Frequently Asked Questions
What does FDD Item 3 disclose about franchise litigation?
FDD Item 3 requires franchisors to disclose any material civil, criminal, or regulatory litigation involving the franchisor, its officers, directors, and executives over the past 10 years. This includes lawsuits filed by or against the franchisor, settlements, arbitration proceedings, and government enforcement actions.
What does FDD Item 4 cover regarding bankruptcy history?
FDD Item 4 discloses any bankruptcies filed by the franchisor, its parent company, affiliates, officers, or directors within the past 10 years. This includes Chapter 7 liquidations, Chapter 11 reorganizations, and involuntary petitions. A history of bankruptcy can signal financial instability or recurring management problems.
How do I interpret settlement patterns in FDD Item 3?

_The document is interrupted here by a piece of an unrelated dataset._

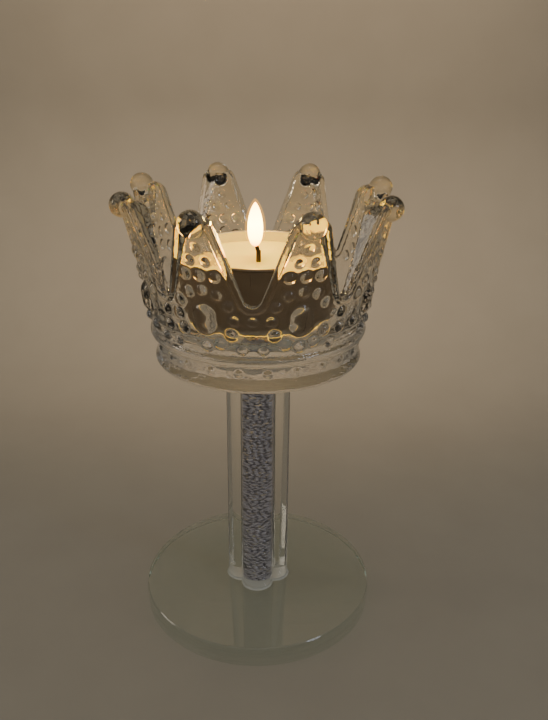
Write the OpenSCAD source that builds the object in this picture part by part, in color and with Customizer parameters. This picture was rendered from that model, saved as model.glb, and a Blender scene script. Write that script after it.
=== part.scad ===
// A footed tealight holder: a round glass base, a four-lobed stem filled with crystal chips,
// and a pressed glass crown cup with eight ball-tipped prongs around a lift-out tealight.
// +Z is up, the origin is the centre of the base's underside, and a gap between prongs faces -Y.

/* [Base] */
// Radius of the round glass base
base_r = 32; // [28:0.5:40]
// Thickness of the base
base_t = 6; // [4:0.5:10]
// Bevel ground on both rims of the base
base_bevel = 0.7; // [0.3:0.1:1.5]

/* [Stem] */
// Length of the stem between its two glue films
stem_len = 69; // [50:1:110]
// Radius of each of the stem's four lobes
lobe_r = 4.1; // [3.6:0.1:5]
// Distance from the stem's axis to each lobe's axis
lobe_offset = 4.4; // [4:0.1:5]
// Radius of the bore that holds the crystal chips
bore_r = 2.75; // [2:0.05:3.2]
// Thickness of each film of clear glue
glue_t = 0.2; // [0.1:0.05:0.4]

/* [Crown cup] */
// Thickness of the glass between the candle's floor and the outside of the plain band
foot_wall = 5.6; // [4:0.1:9]
// Height of the plain band
band_h = 7; // [5:0.1:10]
// How far the band draws in from its foot to its top
band_draw = 0.8; // [0:0.1:1.5]
// How far the centres of the ball tips stand out past the foot of the wall
tip_flare = 6; // [3:0.1:10]
// Height of the ball tips' centres above the cup's underside
tip_h = 40.7; // [36:0.1:55]
// Radius of each ball tip
tip_r = 3; // [2:0.1:4]
// How far the outer wall bows in from a straight cone, as a share of its flare
flare_bow = 0.5; // [0:0.05:0.8]
// Height of the lowest point of each V gap above the cup's underside
gap_floor_h = 21.8; // [18:0.1:28]
// Radius of the round bottom of each V gap
gap_round = 2.2; // [1.5:0.1:3]
// Slope of each side of a V gap, in degrees from upright
gap_slope = 20.6; // [14:0.1:22]
// Radius that rounds the top of each prong, seen from outside
prong_round = 3; // [2.4:0.1:3.4]
// Thickness of the glass under the candle
floor_t = 9.8; // [6:0.1:16]
// Gap between the candle and the edge of the flat floor that it stands on
seat_gap = 2.1; // [1:0.1:4]
// Thickness of the wall where the bowl meets it
wall_t = 2.5; // [2:0.1:3.5]

/* [Moulded ornament] */
// Radius of the large beads
bead_r = 1.5; // [1:0.1:1.8]
// How far each large bead stands out of the wall
bead_proud = 0.95; // [0.5:0.05:1.2]
// Radius of the small beads near the balls and along the lip
small_bead_r = 1.15; // [0.8:0.05:1.4]
// Height of the oval cabochon on each prong
oval_h = 9; // [7:0.1:10]
// Width of the oval cabochon
oval_w = 6.8; // [5:0.1:7]
// How far the oval stands out of the wall
oval_proud = 1.5; // [0.8:0.1:2]
// Number of beads along the plain band
band_dots = 24; // [16:1:32]
// Radius of each bead on the band
dot_r = 1.2; // [0.8:0.1:1.5]
// How far each bead on the band stands out
dot_proud = 0.5; // [0.3:0.05:0.7]

/* [Tealight] */
// Radius of the aluminium cup's wall
light_r = 18.7; // [18:0.1:23]
// Height of the aluminium cup
light_h = 18; // [14:0.5:22]
// Thickness of the aluminium
foil_t = 0.3; // [0.2:0.05:0.5]
// Radius of the rolled rim
curl_r = 0.4; // [0.3:0.05:0.6]
// How far the wax stands below the rim
wax_drop = 3; // [1:0.5:10]
// Radius of the wick
wick_r = 0.6; // [0.4:0.1:1]
// Length of wick that stands out of the wax
wick_out = 7.2; // [4:0.1:10]
// Lean of the burnt end of the wick, in degrees
wick_lean = 16; // [0:1:35]

/* [Hidden] */
$fn = 96;

prongs = 8;
pitch = 360 / prongs;

// Levels up the axis
stem_z = base_t + glue_t;
cup_z = stem_z + stem_len + glue_t;
light_z = cup_z + floor_t;
wax_top_z = light_z + light_h - wax_drop;

// The crown cup's band and lip, with heights from the cup's underside
seat_r = light_r + seat_gap;
band_r = seat_r + foot_wall;
foot_round = 1;
lip_h = 2.4;
lip_proud = 0.8;
lip_step = 0.6;

// The crown cup's wall, from the top of the lip to the rounded tops of the prongs
wall_h = band_h + lip_h;
wall_foot_r = band_r + lip_step;
tip_ring_r = wall_foot_r + tip_flare;
prong_top_r = 2.6;
prong_top_drop = 1.9;
prong_top_h = tip_h - prong_top_drop;
rim_h = prong_top_h + prong_top_r;
bowl_h = 13;
inside_r = wall_r(floor_t + bowl_h) - wall_t;
seam_turn = 4;

// The cuts between prongs start just inside the wall, and run past the glass
cut_inset = 0.7;
cut_depth = 15;
cut_over = 0.3;
turn_end = 100;

// The ring of beads round each oval, and the rows of beads above it
ring_beads = 12;
ring_r = 6.95;
ring_lift = 3.1;
ring_h = wall_h + (gap_floor_h - wall_h) / 2 + ring_lift;
row_step = 3.4;
row_half = 3.7;
small_row_half = 1.9;
last_row = 2.9;

// The beads under each gap, and the row of beads along the band
fill_step = 3.8;
lip_bead_half = 2.4;
lip_bead_lift = 1.9;
dot_h = 0.7 * band_h;

// The foot of the aluminium cup, and the tin tab that holds the wick upright
foil_corner = 1;
tab_r = 6.5;
tab_t = 0.3;
tab_neck_r = wick_r + 0.4;
tab_neck_h = 3.4;
char_share = 0.85;

// Radius of the cup's outer wall at height h
function wall_share(h) = (h - wall_h) / (tip_h - wall_h);
function wall_r(h) =
  wall_foot_r
  + (tip_ring_r - wall_foot_r) * wall_share(h) * (1 - flare_bow + flare_bow * wall_share(h));

// Points of an arc about c, with separate radii across and up
function arc(c, rx, ry, from, to, steps) = [
  for (i = [0 : steps]) let (a = from + (to - from) * i / steps) [c[0] + rx * cos(a), c[1] + ry * sin(a)]
];

module base() {
  color("#c9d8d2")
    rotate_extrude()
      polygon([
        [0, 0],
        [base_r - base_bevel, 0],
        [base_r, base_bevel],
        [base_r, base_t - base_bevel],
        [base_r - base_bevel, base_t],
        [0, base_t]
      ]);
}

// Four round lobes that meet on the axis
module stem_outline() {
  for (a = [0 : 90 : 270])
    rotate(a) translate([lobe_offset, 0]) circle(r = lobe_r);
  square(lobe_offset, center = true);
}

module foot_glue() {
  color("#e6ecea")
    translate([0, 0, base_t])
      linear_extrude(glue_t) stem_outline();
}

module stem() {
  color("#d6dcd8")
    translate([0, 0, stem_z])
      linear_extrude(stem_len)
        difference() {
          stem_outline();
          circle(r = bore_r);
        }
}

module crystal_fill() {
  color("#b9b9bf")
    translate([0, 0, stem_z])
      cylinder(r = bore_r, h = stem_len);
}

module cup_glue() {
  color("#e6ecea")
    translate([0, 0, stem_z + stem_len])
      linear_extrude(glue_t) stem_outline();
}

// Outline of the cup as a solid of revolution, from the axis out: a rounded foot, the band,
// a rolled lip, the flared wall and a rounded rim
module cup_outline() {
  polygon(concat(
    [[0, 0]],
    arc([band_r - foot_round, foot_round], foot_round, foot_round, -90, 0, 4),
    [[band_r - band_draw, band_h / 2], [band_r - band_draw, band_h]],
    arc([wall_foot_r - lip_proud / 2, wall_h - lip_h / 2], lip_proud, lip_h / 2, -90, 90, 6),
    [for (i = [1 : 8]) let (h = wall_h + (prong_top_h - wall_h) * i / 8) [wall_r(h), h]],
    arc([wall_r(prong_top_h) - prong_top_r, prong_top_h], prong_top_r, prong_top_r, 15, 90, 4),
    [[0, rim_h]]
  ));
}

// Space inside the cup: a flat floor, a curved bowl and an almost upright wall
module cup_space_outline() {
  inner_top_r = wall_r(prong_top_h) - 2 * prong_top_r;
  polygon(concat(
    [[0, floor_t]],
    arc([seat_r, floor_t + bowl_h], inside_r - seat_r, bowl_h, -90, 0, 7),
    arc([inner_top_r + prong_top_r, prong_top_h], prong_top_r, prong_top_r, 180, 90, 4),
    [[inner_top_r + prong_top_r, rim_h + cut_depth], [0, rim_h + cut_depth]]
  ));
}

// One V gap, seen from outside: a round bottom, straight sides, then the rounded prong tops
module gap_outline() {
  round_h = gap_floor_h + gap_round;
  top_h = rim_h + cut_over;
  turn_h = top_h - prong_round + prong_round * sin(gap_slope);
  turn_w = gap_round / cos(gap_slope) + (turn_h - round_h) * tan(gap_slope);
  middle = [turn_w + prong_round * cos(gap_slope), top_h - prong_round];
  turn = arc(middle, prong_round, prong_round, 180 - gap_slope, turn_end, 4);
  right = concat(turn, [[turn[4][0], top_h + cut_over]]);
  left = [for (i = [len(right) - 1 : -1 : 0]) [-right[i][0], right[i][1]]];
  bottom = arc([0, round_h], gap_round, gap_round, gap_slope - 180, -gap_slope, 8);
  polygon(concat(bottom, right, left));
}

// Starting inside the wall keeps the cuts from meeting each other
module gaps() {
  for (i = [0 : prongs - 1])
    rotate([0, 0, i * pitch])
      translate([0, cut_inset - inside_r, 0])
        rotate([90, 0, 0])
          linear_extrude(cut_depth) gap_outline();
}

// Moves its children to height h on the wall, at an angle plus a distance across
module on_wall(angle, across, h, depth) {
  rotate([0, 0, angle + across / wall_r(h) * 180 / PI - 90])
    translate([wall_r(h) - depth, 0, h])
      children();
}

module bead(angle, across, h, r = bead_r) {
  on_wall(angle, across, h, r - bead_proud * r / bead_r)
    sphere(r = r, $fn = 24);
}

// The oval is a round-ended bar that stands out of the wall by oval_proud
module oval(angle) {
  bar_r = oval_w / 2;
  half = (oval_h - oval_w) / 2;
  lean = atan((wall_r(ring_h + 1) - wall_r(ring_h - 1)) / 2);
  on_wall(angle, 0, ring_h, bar_r - oval_proud)
    rotate([0, lean, 0]) {
      cylinder(r = bar_r, h = 2 * half, center = true, $fn = 32);
      for (s = [-1, 1])
        translate([0, 0, s * half]) sphere(r = bar_r, $fn = 32);
    }
}

// One prong's ornament: the oval, the ring of beads round it and three rows up to the ball
module prong_ornament(angle) {
  oval(angle);
  for (i = [0 : ring_beads - 1]) {
    a = i * 360 / ring_beads;
    bead(angle, ring_r * sin(a), ring_h + ring_r * cos(a));
  }
  for (across = [-row_half, 0, row_half])
    bead(angle, across, ring_h + ring_r + row_step);
  for (across = [-small_row_half, small_row_half])
    bead(angle, across, ring_h + ring_r + 2 * row_step, small_bead_r);
  bead(angle, 0, ring_h + ring_r + last_row * row_step, small_bead_r);
}

// Beads that fill the space under a gap, between two rings
module gap_ornament(angle) {
  for (drop = [0, fill_step])
    bead(angle, 0, ring_h - drop);
  for (across = [-lip_bead_half, lip_bead_half])
    bead(angle, across, wall_h + lip_bead_lift, small_bead_r);
}

module band_ornament() {
  for (i = [0 : band_dots - 1])
    rotate([0, 0, (i + 0.5) * 360 / band_dots])
      translate([band_r - band_draw - dot_r + dot_proud, 0, dot_h])
        sphere(r = dot_r, $fn = 24);
}

// The turned shapes start between two beads, so that no bead is centred on their seam
module crown_cup() {
  color("#d9d6cc")
    translate([0, 0, cup_z]) {
      difference() {
        union() {
          rotate([0, 0, seam_turn]) rotate_extrude() cup_outline();
          for (i = [0 : prongs - 1]) {
            prong_ornament((i + 0.5) * pitch);
            gap_ornament(i * pitch);
          }
          band_ornament();
        }
        rotate([0, 0, seam_turn]) rotate_extrude() cup_space_outline();
        gaps();
      }
      for (i = [0 : prongs - 1])
        rotate([0, 0, (i + 0.5) * pitch])
          translate([0, -tip_ring_r, tip_h])
            sphere(r = tip_r, $fn = 32);
    }
}

module tealight_cup() {
  color("#b8b8ba")
    translate([0, 0, light_z])
      rotate_extrude() {
        polygon([
          [0, 0],
          [light_r - foil_corner, 0],
          [light_r, foil_corner],
          [light_r, light_h - curl_r],
          [light_r - foil_t, light_h - curl_r],
          [light_r - foil_t, foil_corner],
          [light_r - foil_corner, foil_t],
          [0, foil_t]
        ]);
        translate([light_r, light_h - curl_r]) circle(r = curl_r, $fn = 24);
      }
}

module wick_tab() {
  color("#a7a7a9")
    translate([0, 0, light_z + foil_t])
      difference() {
        union() {
          cylinder(r = tab_r, h = tab_t);
          cylinder(r = tab_neck_r, h = tab_neck_h);
        }
        translate([0, 0, tab_t])
          cylinder(r = wick_r, h = tab_neck_h);
      }
}

module wax() {
  inner_r = light_r - foil_t;
  floor_z = light_z + foil_t;
  color("#fff3c8")
    difference() {
      translate([0, 0, floor_z])
        rotate_extrude()
          polygon([
            [0, 0],
            [light_r - foil_corner, 0],
            [inner_r, foil_corner - foil_t],
            [inner_r, wax_top_z - floor_z],
            [0, wax_top_z - floor_z]
          ]);
      translate([0, 0, floor_z]) {
        cylinder(r = tab_r, h = tab_t);
        cylinder(r = tab_neck_r, h = tab_neck_h);
        cylinder(r = wick_r, h = light_h);
      }
    }
}

// The wick stands upright out of its tab, and its thinner burnt end leans over
module wick() {
  foot_z = light_z + foil_t + tab_t;
  bend_z = wax_top_z + wick_out / 3;
  color("#3a2f26") {
    translate([0, 0, foot_z])
      cylinder(r = wick_r, h = bend_z - foot_z);
    translate([0, 0, bend_z - wick_r])
      rotate([0, -wick_lean, 0])
        cylinder(r = char_share * wick_r, h = wick_out * 2 / 3);
  }
}

base();
foot_glue();
stem();
crystal_fill();
cup_glue();
crown_cup();
tealight_cup();
wick_tab();
wax();
wick();
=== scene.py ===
import math
import random
import bpy
from mathutils import Matrix, Vector


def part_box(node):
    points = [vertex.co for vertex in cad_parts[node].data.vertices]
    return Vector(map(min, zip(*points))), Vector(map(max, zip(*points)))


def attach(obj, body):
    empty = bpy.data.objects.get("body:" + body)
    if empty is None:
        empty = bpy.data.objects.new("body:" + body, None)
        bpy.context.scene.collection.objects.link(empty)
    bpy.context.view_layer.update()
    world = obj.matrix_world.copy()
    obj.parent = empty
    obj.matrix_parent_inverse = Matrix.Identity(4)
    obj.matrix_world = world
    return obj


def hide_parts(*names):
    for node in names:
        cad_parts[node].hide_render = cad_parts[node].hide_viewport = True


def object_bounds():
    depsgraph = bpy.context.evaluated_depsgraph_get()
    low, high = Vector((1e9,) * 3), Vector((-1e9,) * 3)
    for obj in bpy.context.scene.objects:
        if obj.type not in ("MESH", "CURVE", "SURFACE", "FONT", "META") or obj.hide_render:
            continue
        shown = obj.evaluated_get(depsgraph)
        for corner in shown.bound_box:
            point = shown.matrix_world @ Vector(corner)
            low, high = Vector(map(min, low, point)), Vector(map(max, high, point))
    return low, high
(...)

Look at settlement frequency, amounts, and the nature of the disputes. A franchisor that consistently settles fraud or misrepresentation claims may be avoiding discovery. High settlement volumes relative to system size suggest systemic issues. One-off settlements in routine contract disputes are less concerning than repeated patterns of the same complaint type.
What questions should I ask franchisees listed in the FDD?
Ask about actual revenue versus projections, franchisor responsiveness, territory protection, hidden costs, and whether they would buy the franchise again. Also ask about any disputes they've experienced with the franchisor and how those were resolved.
Are dismissed lawsuits still relevant in FDD Item 3?
Yes. While a dismissed lawsuit may seem harmless, the pattern matters. Multiple dismissed suits from different franchisees alleging similar issues can indicate systemic problems even if the franchisor prevails. Review the allegations and dismissal reasons carefully — voluntary dismissals often disguise private settlements.
How many franchisees should I call during validation?
Industry best practice is to call at least 10-15 current franchisees and 3-5 former franchisees. Contact a mix of new operators, experienced multi-unit owners, and franchisees in different geographic markets to get a representative picture.